All right, so Dickey was amazing. And it’s really sad that we lost him recently – it really hit home – but as a player, man, he was a f---ing monster.

The thing was the Allman Brothers had a big influence on me without me really knowing that I was influenced by the Allman Brothers, because I was like a hard-rock guy and that was sort of a Southern kind of thing. But the melodic sensibility of what those guys did stuck with me, and it really put a stamp on my playing without me even knowing it.

So now, when I listened to Dickey Betts, I hear me. I hear his playing on my stuff all the time. But it was all very, very what you call subconscious. I don’t think I ever sat down and physically learned any Dickey stuff, you know, or even Duane [Allman, the influential late Allman Brothers guitarist]. But that sound was so prominent that it just influenced me without me even really paying attention.
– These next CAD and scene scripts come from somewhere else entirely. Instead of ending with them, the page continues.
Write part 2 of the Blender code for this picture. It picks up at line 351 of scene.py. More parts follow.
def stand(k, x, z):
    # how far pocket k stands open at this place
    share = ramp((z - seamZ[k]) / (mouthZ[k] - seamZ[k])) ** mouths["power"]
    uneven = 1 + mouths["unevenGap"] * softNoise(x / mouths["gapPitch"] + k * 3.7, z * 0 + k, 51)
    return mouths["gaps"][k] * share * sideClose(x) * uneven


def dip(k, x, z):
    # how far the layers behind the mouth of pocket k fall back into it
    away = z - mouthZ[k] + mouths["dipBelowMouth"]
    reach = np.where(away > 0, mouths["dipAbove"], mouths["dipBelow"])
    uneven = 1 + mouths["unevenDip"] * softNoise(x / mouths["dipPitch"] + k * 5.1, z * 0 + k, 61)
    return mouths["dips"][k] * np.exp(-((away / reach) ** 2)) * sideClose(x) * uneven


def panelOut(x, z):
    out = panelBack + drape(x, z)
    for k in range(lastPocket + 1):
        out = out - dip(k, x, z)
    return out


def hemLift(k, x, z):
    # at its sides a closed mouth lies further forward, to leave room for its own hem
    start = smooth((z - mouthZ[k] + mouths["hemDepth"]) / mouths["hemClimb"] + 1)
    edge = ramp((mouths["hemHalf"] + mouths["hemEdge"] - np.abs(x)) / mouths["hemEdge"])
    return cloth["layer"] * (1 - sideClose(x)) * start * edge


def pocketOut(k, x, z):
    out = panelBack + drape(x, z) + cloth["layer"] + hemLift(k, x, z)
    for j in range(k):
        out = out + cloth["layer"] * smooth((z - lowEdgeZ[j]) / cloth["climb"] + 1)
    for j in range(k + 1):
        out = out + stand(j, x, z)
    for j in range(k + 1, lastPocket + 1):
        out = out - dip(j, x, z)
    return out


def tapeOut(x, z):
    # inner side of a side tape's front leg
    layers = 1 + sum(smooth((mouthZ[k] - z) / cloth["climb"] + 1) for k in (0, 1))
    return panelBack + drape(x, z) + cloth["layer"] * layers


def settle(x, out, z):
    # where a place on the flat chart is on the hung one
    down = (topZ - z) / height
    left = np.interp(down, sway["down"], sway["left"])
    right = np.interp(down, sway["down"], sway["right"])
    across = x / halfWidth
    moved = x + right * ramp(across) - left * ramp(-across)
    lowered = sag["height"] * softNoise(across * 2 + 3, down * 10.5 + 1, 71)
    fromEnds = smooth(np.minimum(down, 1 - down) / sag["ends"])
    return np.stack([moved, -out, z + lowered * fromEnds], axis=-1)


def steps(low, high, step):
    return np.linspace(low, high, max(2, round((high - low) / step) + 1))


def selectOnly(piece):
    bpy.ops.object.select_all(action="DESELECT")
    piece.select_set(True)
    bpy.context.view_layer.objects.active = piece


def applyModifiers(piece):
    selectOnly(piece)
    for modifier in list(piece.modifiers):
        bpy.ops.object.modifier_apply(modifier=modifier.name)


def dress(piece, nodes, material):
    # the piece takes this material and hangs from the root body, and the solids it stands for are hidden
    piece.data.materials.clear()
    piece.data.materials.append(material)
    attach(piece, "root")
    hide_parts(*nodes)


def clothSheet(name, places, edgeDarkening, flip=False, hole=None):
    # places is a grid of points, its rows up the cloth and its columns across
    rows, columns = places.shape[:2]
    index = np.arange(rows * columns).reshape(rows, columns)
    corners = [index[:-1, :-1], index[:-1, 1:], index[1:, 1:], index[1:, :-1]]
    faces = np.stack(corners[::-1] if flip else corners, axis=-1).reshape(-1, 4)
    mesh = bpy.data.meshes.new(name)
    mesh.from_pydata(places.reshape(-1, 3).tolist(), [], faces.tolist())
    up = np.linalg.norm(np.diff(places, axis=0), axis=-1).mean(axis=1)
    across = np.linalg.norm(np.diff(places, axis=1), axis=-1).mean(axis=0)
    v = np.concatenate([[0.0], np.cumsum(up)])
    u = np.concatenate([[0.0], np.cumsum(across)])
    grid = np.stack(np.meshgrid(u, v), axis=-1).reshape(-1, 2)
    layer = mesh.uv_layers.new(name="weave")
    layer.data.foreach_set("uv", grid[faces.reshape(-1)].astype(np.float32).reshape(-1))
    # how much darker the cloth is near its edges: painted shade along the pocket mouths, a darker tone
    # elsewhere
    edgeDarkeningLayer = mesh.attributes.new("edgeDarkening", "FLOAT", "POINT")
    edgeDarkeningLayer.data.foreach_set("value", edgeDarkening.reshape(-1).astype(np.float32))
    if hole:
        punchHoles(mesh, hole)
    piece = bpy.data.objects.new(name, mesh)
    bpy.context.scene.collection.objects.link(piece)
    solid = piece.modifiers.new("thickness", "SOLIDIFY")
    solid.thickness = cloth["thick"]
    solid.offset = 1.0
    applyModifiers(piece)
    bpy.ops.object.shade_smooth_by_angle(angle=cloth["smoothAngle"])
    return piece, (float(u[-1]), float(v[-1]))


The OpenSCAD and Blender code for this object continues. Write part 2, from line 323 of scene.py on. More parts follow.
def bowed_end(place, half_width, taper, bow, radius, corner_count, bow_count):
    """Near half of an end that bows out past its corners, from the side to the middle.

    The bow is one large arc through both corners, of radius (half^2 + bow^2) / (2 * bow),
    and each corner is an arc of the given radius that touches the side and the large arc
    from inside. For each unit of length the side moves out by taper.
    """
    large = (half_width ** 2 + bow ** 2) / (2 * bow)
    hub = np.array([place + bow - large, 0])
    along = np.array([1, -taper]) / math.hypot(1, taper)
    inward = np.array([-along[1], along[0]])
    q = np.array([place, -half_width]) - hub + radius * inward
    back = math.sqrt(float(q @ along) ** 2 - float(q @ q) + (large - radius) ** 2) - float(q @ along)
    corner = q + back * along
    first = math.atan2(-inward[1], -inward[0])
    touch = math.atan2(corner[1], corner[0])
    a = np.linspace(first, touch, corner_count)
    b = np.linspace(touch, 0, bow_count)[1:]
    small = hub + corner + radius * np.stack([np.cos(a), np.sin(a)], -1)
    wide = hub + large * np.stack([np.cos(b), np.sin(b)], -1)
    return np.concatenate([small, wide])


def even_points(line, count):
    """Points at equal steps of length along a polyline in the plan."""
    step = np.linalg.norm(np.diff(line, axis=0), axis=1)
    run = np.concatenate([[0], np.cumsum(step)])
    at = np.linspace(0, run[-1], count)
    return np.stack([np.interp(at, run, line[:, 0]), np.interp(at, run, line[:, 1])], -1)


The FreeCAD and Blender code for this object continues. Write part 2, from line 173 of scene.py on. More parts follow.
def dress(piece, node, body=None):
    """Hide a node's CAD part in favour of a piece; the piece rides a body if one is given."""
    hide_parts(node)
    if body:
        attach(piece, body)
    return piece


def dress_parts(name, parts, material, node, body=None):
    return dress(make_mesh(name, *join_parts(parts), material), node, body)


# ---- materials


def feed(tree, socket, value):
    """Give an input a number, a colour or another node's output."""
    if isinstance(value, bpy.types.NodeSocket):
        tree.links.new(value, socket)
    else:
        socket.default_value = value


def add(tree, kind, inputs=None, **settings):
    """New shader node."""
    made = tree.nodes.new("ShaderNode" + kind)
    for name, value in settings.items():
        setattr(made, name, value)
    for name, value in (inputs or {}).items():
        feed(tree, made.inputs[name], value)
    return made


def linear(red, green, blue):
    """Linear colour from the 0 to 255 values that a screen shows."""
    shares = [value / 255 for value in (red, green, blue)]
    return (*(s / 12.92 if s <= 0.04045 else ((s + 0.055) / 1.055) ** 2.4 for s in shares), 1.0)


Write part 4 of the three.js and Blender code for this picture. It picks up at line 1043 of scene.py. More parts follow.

Now, I’m a huge Dickey Betts fan like in earnest, like I listen to his shit and I know everything note-for-note and I pay attention. But yeah, it was big.

Back to the upcoming tour, whenever I’ve seen your shows, back in the day with GN’R, then with Velvet Revolver and then back on the first solo tour with Myles [Kennedy, singer with Slash’s rock solo band, The Conspirators], you’ve always been set-up on stage-left. You, Joe Perry, Jimmy Page, Keith Richards, a lot of guitar players I’m drawn to are on stage-left. Is it so you can see the snare better, since a lot of drummers are righthanded?

You know, it would make sense. Because the relationship to the drums is big for every guitar player that you just mentioned, including myself. [Laughs] So that would make total sense.

I think I ended up there just because all my favorite guitar players maybe were on that side -- I don’t know why I ended up on that side. But it was definitely like, “Oh, I’m just naturally going to be on this side, and Izzy [Stradlin, classic-era GN’R rhythm guitarist] is gonna be over there [on stage-right].”

But I’m sure that all those guys before me, one of them started out with just paying attention to the drums, and that’s where it came from.

A blues album is something you’ve wanted to do for a while, and now that’s finally fit into your bandwidth and scheduling. Is there something else you’ve never gotten around to do in your career that you’ve always wanted to do?

There’s stuff, I mean, I can’t think of off the top of my head. Right now, I’m so in the moment, and with the blues thing it is exactly that, because it’s been sort of percolating in my mind. I’m in the midst of this still, because we’re about to do the tour, and I’m putting the songs together for the set and all that.

So I haven’t been thinking much beyond that. I’m working on some [film] scores stuff for a couple movie projects, which has been something that I’ve been slowly really getting into.

But other than that, I can’t say that I’ve got anything else -- besides pedal steel, I’m working on that. [Slash makes his recorded debut on pedal steel guitar -- a country music instrument also used by some rock by like Zeppelin’s Page and The Rolling Stones’ Ron Wood – on “Orgy of the Damned” closing track “Metal Chestnut,” an instrumental and the album’s lone original composition.]

That’s my obsession at the moment. And I don’t know what I’m gonna do with it, but I just love the instrument. I’m digging learning how to play [pedal steel] because it’s such a complex thing. You can do so many amazing things with it once you get a handle on it -- getting a handle on it, that’s the hard part.

Two or three hours a day, at least, are dedicated to learning [to play pedal steel guitar]. And that came out of something that was in the back of my mind too. Like I always wanted to do it and finally broke down and went and bought a use one, and so that’s been going on for last couple of years, so there’s one thing.

Any surprises in your setlists for this tour? What are you going to play in addition to all the stuff on “Orgy of the Damned?”

There’s gonna be a lot of cool shit in the set, but I’m not going to tell you the names of songs and stuff. But the set, you know, there’s a lot of cool blues stuff that’s not on the record. The record will be on there. But we’ve got a full hour and 45 [minutes] or whatever it is to cover, so there’s a bunch of really cool blue stuff that covers a pretty wide gamut of artists, from Rory Gallagher to B.B. King in the set.

And then there’s also some more sort of R&B stuff, so it’s gonna be cool. Definitely some surprises, and I’m gonna bring the pedal steel. I’m not gonna name the song in case that particular song is not the one that we ended up doing – I’m pretty sure it is – but there’s a really cool slow blues that’s I’m gonna use the pedal steel for.

During your career, you’ve worked with a ton of great singers, including on this record. But I’ve always wondered if anybody, whether it was like a producer or management or colleague, tried to talk you into or suggest maybe you should sing as well as play guitar, a la Jimi Hendrix?

OK, when I was in high school and just after high school, I had a hard time finding singers. Trying to find somebody who really can genuinely sing rock and roll is … it’s not easy.

And so I got frustrated at one point and started singing myself. And so I can sing. I have a what you call a very sort of gruff rock and roll voice, you know, but I can sing in key, so it works. But it’s not my personality. It freaks me out to look anybody in the eye even if I’m playing guitar -- you know, you hide behind the guitar.

So for me, to write a lyric, which a lyric has to have some emotional content in it, and then you communicate that to an audience to sing your song, f---k, I can’t even approach that wholeheartedly. I’m way too introverted to do it. [Laughs] So it’s come up a few times in passing, you know, but it’s not something that I can imagine doing.